Three top tips to emerge from the storm
None of these challenges are insurmountable, and those which approach the implementation of predictive maintenance in the right way will avoid many if not all of them.
We’ve helped a huge range of manufacturing firms along their journeys, and while each case is unique, there are a few tips we can share that are widely applicable.
First up, think big but start small. Depict a business case for a pilot or proof-of-concept with few assets (maybe even one). This will allow you to analyse the quality of data sensors to make sure you can run a bigger project later. In doing so, manufacturers will be in a win-win position – the pilot will either demonstrate value or, if it is not successful, firms will fail fast and thus reduce waste in the investment.
We also recommend making use of cloud computing services to speed up the project. The public cloud will provide you with agility through high-level managed services (PaaS), and the cost of the investment will be shorter than running on-premises.
Finally, consider leveraging the support of an external partner. A good partner with the appropriate technical capabilities will be able to demonstrate a track record of real experience in productive environments, as well as a high degree of specialisation in the use and optimisation of cloud services to work with data securely. In addition, the right third-party support will also enable manufacturers to overcome any of the aforementioned sticking points along the journey, should they arise.
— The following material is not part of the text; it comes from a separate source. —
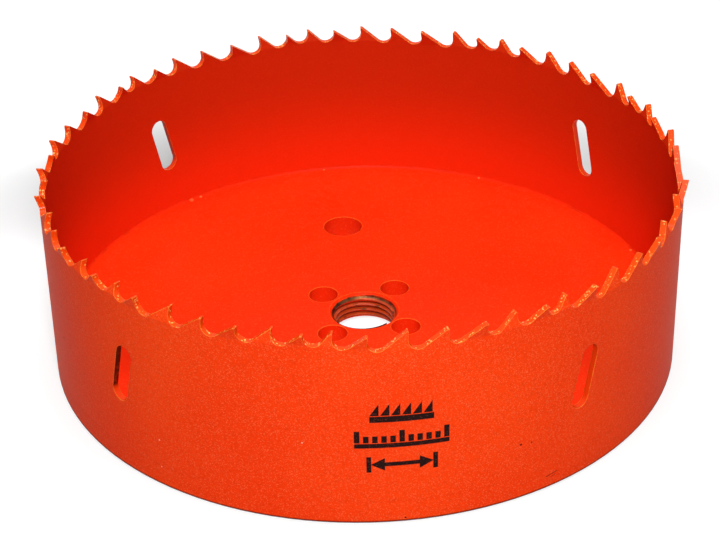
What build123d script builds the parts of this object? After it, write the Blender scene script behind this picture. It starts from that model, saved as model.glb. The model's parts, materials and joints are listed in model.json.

With further economic uncertainty ahead of us in 2023, the manufacturing sector needs to get creative to make the efficiencies required to emerge from the storm intact.
Operational efficiency and reducing the damage caused by downtime will be essential to this end. With predictive maintenance, firms stand every chance of making the sort of gains they need to both navigate the tough period ahead and future proof their businesses for the long term.